* WHAT IS EXPECTED: In the records that follow, the lines from the one containing "obj = bpy.data.objects.new(name, mesh)" to the one containing "if empty is", inclusive, are to be given again exactly.

-- START TASK INPUT --

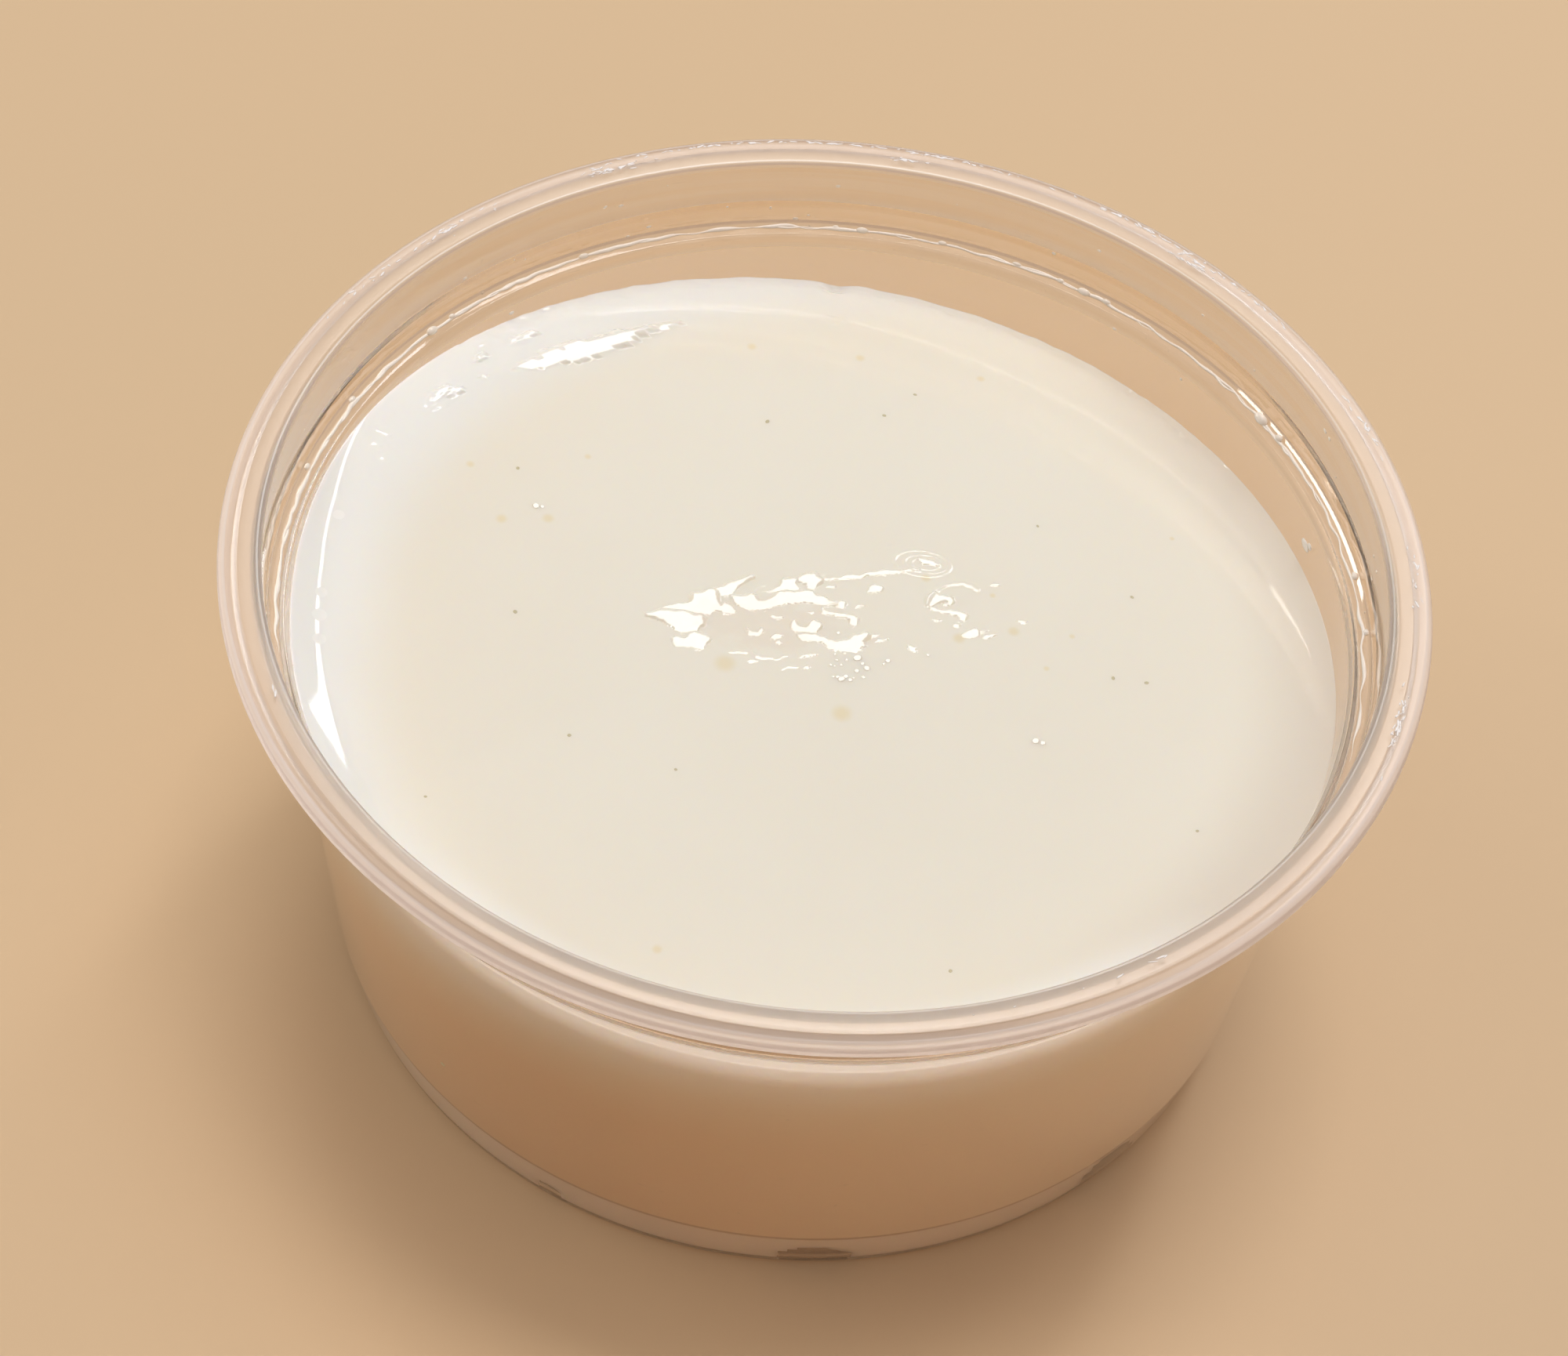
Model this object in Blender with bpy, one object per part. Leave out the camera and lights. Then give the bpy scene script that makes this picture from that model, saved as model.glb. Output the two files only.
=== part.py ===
"""Sour cream in a clear plastic portion cup.

Two solids: the thin-walled clear cup with its flat rim, lid seat and small foot, and the sour
cream that fills it up to a soft, uneven surface about a quarter of the way down.
Metres, +Z up, the table at z = 0, the cup's axis on Z, the front towards -Y.
"""

import math

import bpy
from mathutils import Vector

# Sizes of the cup, in metres.
RIM_RADIUS = 0.0370
HEIGHT = 0.0340
WALL = 0.0005
RIM_EDGE_DEPTH = 0.0010
RIM_EDGE_ROUND = 0.00045
RIM_FOOT_ROUND = 0.00018
RIM_FOOT_INNER_RADIUS = 0.03616
FLANGE_THICKNESS = 0.0006
FLANGE_OUTER_RADIUS = 0.03586
LIP_INNER_RADIUS = 0.0358
LIP_SLOPE = 0.00015
LIP_OUTER_RADIUS = 0.0364
LIP_RISE = 0.00006
OUTER_BEND = 0.0003
FLANGE_INNER_RADIUS = 0.0350
SEAT_TOP_RADIUS = 0.03434
SEAT_FOOT_RADIUS = 0.03398
SEAT_DEPTH = 0.0053
SEAT_CORNER_RISE = 0.00012
LEDGE_OUTER_INSET = 0.00026
LEDGE_OUTER_DROP = 0.00003
LEDGE_INNER_OFFSET = 0.00024
LEDGE_INNER_DROP = 0.00019
LEDGE_BACK_OFFSET = 0.00028
LEDGE_BACK_DROP = 0.00045
LEDGE_BEND_OFFSET = 0.00058
LEDGE_BEND_DROP = 0.0008
WALL_TOP_RADIUS = 0.03288
WALL_TOP_Z = 0.0280
WALL_FOOT_RADIUS = 0.03047
FOOT_LINE_Z = 0.0040
MID_WALL_Z = 0.0160
FOOT_STEP = 0.00018
FOOT_STEP_INSET = 0.00022
BASE_RADIUS = 0.0302
BASE_ROUND = 0.0006
REST_RING_INNER = 0.0270
REST_RING_SLANT = 0.00015
PUNT_RADIUS = 0.0263
PUNT_RISE = 0.0006

# Sizes of the filling, in metres.
FILL_GAP = 0.0003
FILL_DEPTH_BELOW_RIM = 0.0082
FILL_TILT = 0.0013
FILL_TILT_AZIMUTH = 45.0
FILL_SADDLE = 0.0006
FILL_SADDLE_AZIMUTH = 60.0
LEFT_CLIMB = 0.0011
LEFT_CLIMB_AZIMUTH = 166.0
LEFT_CLIMB_SPREAD = 30.0
FRONT_DIP = 0.0008
FRONT_DIP_AZIMUTH = -90.0
FRONT_DIP_SPREAD = 45.0
MOUND_RISE = 0.0010
MOUND_RADIUS = 0.0120
TROUGH_DROP = 0.0004
TROUGH_RADIUS = 0.0215
TROUGH_SPREAD = 0.0060
WALL_LINE_FADE = 2.6
TROUGH_WALL_FADE = 8.0

SEGMENTS = 80
SURFACE_RINGS = 18
RING_CROWDING = 0.85


def clear_scene():
    for obj in list(bpy.data.objects):
        bpy.data.objects.remove(obj, do_unlink=True)


def material(name, color, roughness, metallic=0.0, transmission=0.0, ior=1.45):
    mat = bpy.data.materials.new(name)
    mat.use_nodes = True
    shader = mat.node_tree.nodes["Principled BSDF"]
    shader.inputs["Base Color"].default_value = (*color, 1.0)
    shader.inputs["Roughness"].default_value = roughness
    shader.inputs["Metallic"].default_value = metallic
    shader.inputs["Transmission Weight"].default_value = transmission
    shader.inputs["IOR"].default_value = ior
    mat.diffuse_color = (*color, 1.0)
    return mat


def arc(center, radius, start, end, steps):
    """Points (r, z) of an arc; angles in degrees, 0 outwards and 90 upwards."""
    points = []
    for index in range(steps + 1):
        angle = math.radians(start + (end - start) * index / steps)
        points.append((center[0] + radius * math.cos(angle), center[1] + radius * math.sin(angle)))
    return points


def wall_radius(z):
    """Inner radius of the tapered wall between the foot line and the ledge."""
    share = (z - FOOT_LINE_Z) / (WALL_TOP_Z - FOOT_LINE_Z)
    return WALL_FOOT_RADIUS + share * (WALL_TOP_RADIUS - WALL_FOOT_RADIUS)


def seat_z():
    return HEIGHT - SEAT_DEPTH


def flange_z():
    return HEIGHT - LIP_RISE


def inner_profile():
    """The cup's inner surface from the middle of the floor up to the inner edge of the rim."""
    floor = WALL
    corner = BASE_RADIUS - WALL
    points = [
        (0.0, floor + PUNT_RISE),
        (PUNT_RADIUS, floor + PUNT_RISE),
        (REST_RING_INNER + REST_RING_SLANT, floor),
    ]
    points += arc((corner - BASE_ROUND, floor + BASE_ROUND), BASE_ROUND, -90.0, -8.0, 4)
    points += [
        (wall_radius(FOOT_LINE_Z) - FOOT_STEP_INSET, FOOT_LINE_Z - FOOT_STEP),
        (wall_radius(FOOT_LINE_Z), FOOT_LINE_Z + FOOT_STEP),
        (wall_radius(MID_WALL_Z), MID_WALL_Z),
        (WALL_TOP_RADIUS, WALL_TOP_Z),
        (WALL_TOP_RADIUS + LEDGE_INNER_OFFSET, seat_z() - LEDGE_INNER_DROP),
        (SEAT_FOOT_RADIUS - LEDGE_OUTER_INSET, seat_z() - LEDGE_OUTER_DROP),
        (SEAT_FOOT_RADIUS, seat_z() + SEAT_CORNER_RISE),
    ]
    bend = FLANGE_INNER_RADIUS - SEAT_TOP_RADIUS
    points += arc((FLANGE_INNER_RADIUS, flange_z() - bend), bend, 180.0, 90.0, 5)
    return points


def outer_profile():
    """The rest of the section: flange, lip, edge and outer wall, down to the middle of the base."""
    points = [
        (LIP_INNER_RADIUS, flange_z()),
        (LIP_INNER_RADIUS + LIP_SLOPE, HEIGHT),
        (LIP_OUTER_RADIUS, HEIGHT),
    ]
    top_round = RIM_EDGE_ROUND
    points += arc((RIM_RADIUS - top_round, HEIGHT - top_round), top_round, 75.0, 0.0, 4)
    foot_round = RIM_FOOT_ROUND
    edge_foot = HEIGHT - RIM_EDGE_DEPTH
    points += arc((RIM_RADIUS - foot_round, edge_foot + foot_round), foot_round, 0.0, -90.0, 2)
    under = HEIGHT - FLANGE_THICKNESS
    seat_outer_top = SEAT_TOP_RADIUS + WALL
    points += [
        (RIM_FOOT_INNER_RADIUS, edge_foot),
        (FLANGE_OUTER_RADIUS, under),
    ]
    points += arc((seat_outer_top + OUTER_BEND, under - OUTER_BEND), OUTER_BEND, 90.0, 180.0, 3)
    points += [
        (SEAT_FOOT_RADIUS + WALL, seat_z()),
        (SEAT_FOOT_RADIUS + LEDGE_BACK_OFFSET, seat_z() - LEDGE_BACK_DROP),
        (WALL_TOP_RADIUS + LEDGE_BEND_OFFSET, seat_z() - LEDGE_BEND_DROP),
        (WALL_TOP_RADIUS + WALL, WALL_TOP_Z - WALL),
        (wall_radius(MID_WALL_Z) + WALL, MID_WALL_Z),
        (wall_radius(FOOT_LINE_Z) + WALL, FOOT_LINE_Z + FOOT_STEP),
        (wall_radius(FOOT_LINE_Z) + WALL - FOOT_STEP_INSET, FOOT_LINE_Z - FOOT_STEP),
    ]
    points += arc((BASE_RADIUS - BASE_ROUND, BASE_ROUND), BASE_ROUND, -8.0, -90.0, 4)
    points += [
        (REST_RING_INNER, 0.0),
        (PUNT_RADIUS - REST_RING_SLANT, PUNT_RISE),
        (0.0, PUNT_RISE),
    ]
    return points


def near(azimuth, center, spread):
    """A soft bump round the circle: 1 at the centre azimuth, falling off over the spread."""
    turn = (azimuth - center + 180.0) % 360.0 - 180.0
    return math.exp(-((turn / spread) ** 2))


def contact_height(azimuth):
    """Height of the line where the sour cream meets the wall; it is not quite level."""
    height = HEIGHT - FILL_DEPTH_BELOW_RIM
    height -= FILL_TILT * math.cos(math.radians(azimuth - FILL_TILT_AZIMUTH))
    height -= FILL_SADDLE * math.cos(math.radians(2.0 * (azimuth - FILL_SADDLE_AZIMUTH)))
    height += LEFT_CLIMB * near(azimuth, LEFT_CLIMB_AZIMUTH, LEFT_CLIMB_SPREAD)
    height -= FRONT_DIP * near(azimuth, FRONT_DIP_AZIMUTH, FRONT_DIP_SPREAD)
    return height


def fill_radius(z):
    return wall_radius(z) - FILL_GAP


def surface_height(radius, azimuth):
    """Top of the sour cream: the wall line eased inwards, a low mound and a shallow trough."""
    level = HEIGHT - FILL_DEPTH_BELOW_RIM
    contact = contact_height(azimuth)
    share = min(radius / fill_radius(contact), 1.0)
    height = level + (contact - level) * share ** WALL_LINE_FADE
    height += MOUND_RISE * math.exp(-((radius / MOUND_RADIUS) ** 2))
    trough = math.exp(-(((radius - TROUGH_RADIUS) / TROUGH_SPREAD) ** 2))
    height -= TROUGH_DROP * trough * (1.0 - share ** TROUGH_WALL_FADE)
    return height


def spun_solid(name, profile, mat):
    """A closed body turned about Z from a section whose first and last points lie on the axis."""
    verts = [Vector((0.0, 0.0, profile[0][1]))]
    rings = profile[1:-1]
    for radius, z in rings:
        for index in range(SEGMENTS):
            angle = 2.0 * math.pi * index / SEGMENTS
            verts.append(Vector((radius * math.cos(angle), radius * math.sin(angle), z)))
    verts.append(Vector((0.0, 0.0, profile[-1][1])))
    last = len(verts) - 1
    faces = []
    for index in range(SEGMENTS):
        step = (index + 1) % SEGMENTS
        faces.append((0, 1 + index, 1 + step))
        for ring in range(len(rings) - 1):
            low = 1 + ring * SEGMENTS
            high = low + SEGMENTS
            faces.append((low + index, high + index, high + step, low + step))
        low = 1 + (len(rings) - 1) * SEGMENTS
        faces.append((low + index, last, low + step))
    return finished(name, verts, faces, mat)


def cream_solid(name, mat):
    """The filling: floor and side follow the cup with a small gap, the top is the relief."""
    floor = WALL + FILL_GAP
    inset = BASE_RADIUS - WALL - FILL_GAP
    low_ring = [
        (PUNT_RADIUS - FILL_GAP, floor + PUNT_RISE),
        (REST_RING_INNER + FILL_GAP, floor),
    ]
    low_ring += arc((inset - BASE_ROUND, floor + BASE_ROUND), BASE_ROUND, -90.0, -8.0, 3)
    low_ring += [
        (wall_radius(FOOT_LINE_Z) - FOOT_STEP_INSET - FILL_GAP, FOOT_LINE_Z - FOOT_STEP),
        (fill_radius(FOOT_LINE_Z), FOOT_LINE_Z + FOOT_STEP),
    ]
    azimuths = [360.0 * index / SEGMENTS for index in range(SEGMENTS)]
    rings = []
    for radius, z in low_ring:
        rings.append([(radius, azimuth, z) for azimuth in azimuths])
    for share in (0.5, 1.0):
        ring = []
        for azimuth in azimuths:
            z = FOOT_LINE_Z + share * (contact_height(azimuth) - FOOT_LINE_Z)
            ring.append((fill_radius(z), azimuth, z))
        rings.append(ring)
    for index in range(1, SURFACE_RINGS):
        share = 1.0 - index / SURFACE_RINGS
        ring = []
        for azimuth in azimuths:
            radius = fill_radius(contact_height(azimuth)) * share ** RING_CROWDING
            ring.append((radius, azimuth, surface_height(radius, azimuth)))
        rings.append(ring)
    verts = [Vector((0.0, 0.0, floor + PUNT_RISE))]
    for ring in rings:
        for radius, azimuth, z in ring:
            angle = math.radians(azimuth)
            verts.append(Vector((radius * math.cos(angle), radius * math.sin(angle), z)))
    verts.append(Vector((0.0, 0.0, surface_height(0.0, 0.0))))
    last = len(verts) - 1
    faces = []
    for index in range(SEGMENTS):
        step = (index + 1) % SEGMENTS
        faces.append((0, 1 + step, 1 + index))
        for ring in range(len(rings) - 1):
            low = 1 + ring * SEGMENTS
            high = low + SEGMENTS
            faces.append((low + index, low + step, high + step, high + index))
        low = 1 + (len(rings) - 1) * SEGMENTS
        faces.append((low + index, low + step, last))
    return finished(name, verts, faces, mat)


def finished(name, verts, faces, mat):
    mesh = bpy.data.meshes.new(name)
    mesh.from_pydata(verts, [], faces)
    mesh.validate()
    for polygon in mesh.polygons:
        polygon.use_smooth = True
    mesh.materials.append(mat)
    obj = bpy.data.objects.new(name, mesh)
    bpy.context.collection.objects.link(obj)
    return obj


def main():
    clear_scene()
    clear_plastic = material("clear_plastic", (0.93, 0.90, 0.88), 0.08, transmission=0.9, ior=1.5)
    sour_cream = material("sour_cream", (0.86, 0.81, 0.70), 0.25)
    spun_solid("cup", inner_profile() + outer_profile(), clear_plastic)
    cream_solid("sour_cream", sour_cream)


main()
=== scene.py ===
import math
import random

import bpy
import numpy as np
from mathutils import Matrix, Vector


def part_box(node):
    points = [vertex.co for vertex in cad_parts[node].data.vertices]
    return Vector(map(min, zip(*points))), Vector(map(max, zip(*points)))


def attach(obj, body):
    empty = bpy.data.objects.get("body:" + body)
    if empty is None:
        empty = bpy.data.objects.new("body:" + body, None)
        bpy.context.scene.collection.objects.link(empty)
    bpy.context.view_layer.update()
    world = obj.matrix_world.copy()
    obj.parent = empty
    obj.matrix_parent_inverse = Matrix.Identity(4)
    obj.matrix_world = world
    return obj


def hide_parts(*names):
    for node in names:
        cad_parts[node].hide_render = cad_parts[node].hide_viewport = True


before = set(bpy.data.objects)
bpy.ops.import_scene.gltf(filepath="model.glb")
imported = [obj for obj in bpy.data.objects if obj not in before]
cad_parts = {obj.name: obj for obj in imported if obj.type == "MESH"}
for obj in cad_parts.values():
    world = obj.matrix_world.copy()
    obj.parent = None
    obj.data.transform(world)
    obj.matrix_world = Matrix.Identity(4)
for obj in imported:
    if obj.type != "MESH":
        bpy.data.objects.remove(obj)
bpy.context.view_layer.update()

MM = 0.001
# Height of the cup and radius of its rim, in mm.
HEIGHT = 34.0
RIM_RADIUS = 37.0
# Points round each ring of the cup.
TURNS = 320
SEED = 11

# Camera: the photo's view, from the front at about 48 degrees above the table.
CAMERA_LENS = 84.33
CAMERA_DISTANCE = 6.0519
CAMERA_ELEVATION = 47.670
CAMERA_YAW = -0.474
CAMERA_PITCH = 2.160
CAMERA_ROLL = -6.499


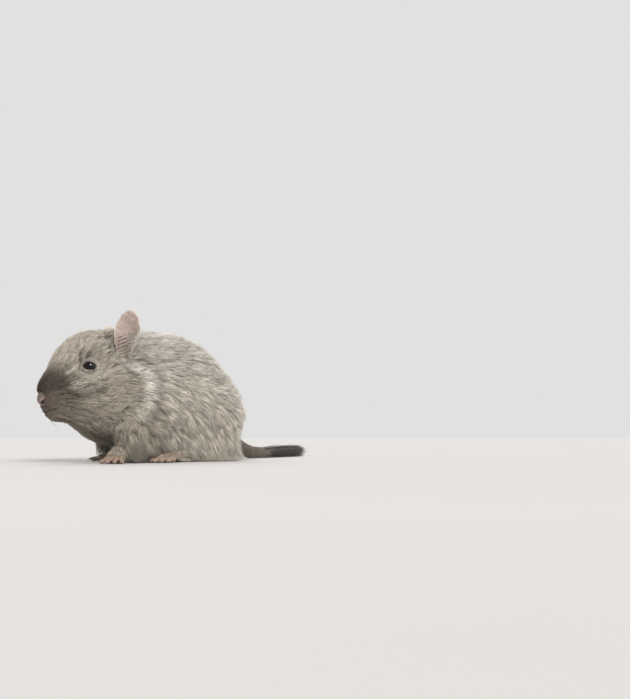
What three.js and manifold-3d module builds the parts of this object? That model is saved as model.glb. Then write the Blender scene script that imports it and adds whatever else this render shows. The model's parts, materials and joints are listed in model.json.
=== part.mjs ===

-- END TASK INPUT --

* SOLUTION FOR THIS PROBLEM:
    obj = bpy.data.objects.new(name, mesh)
    bpy.context.collection.objects.link(obj)
    return obj


def main():
    clear_scene()
    clear_plastic = material("clear_plastic", (0.93, 0.90, 0.88), 0.08, transmission=0.9, ior=1.5)
    sour_cream = material("sour_cream", (0.86, 0.81, 0.70), 0.25)
    spun_solid("cup", inner_profile() + outer_profile(), clear_plastic)
    cream_solid("sour_cream", sour_cream)


main()
=== scene.py ===
import math
import random

import bpy
import numpy as np
from mathutils import Matrix, Vector


def part_box(node):
    points = [vertex.co for vertex in cad_parts[node].data.vertices]
    return Vector(map(min, zip(*points))), Vector(map(max, zip(*points)))


def attach(obj, body):
    empty = bpy.data.objects.get("body:" + body)
    if empty is None:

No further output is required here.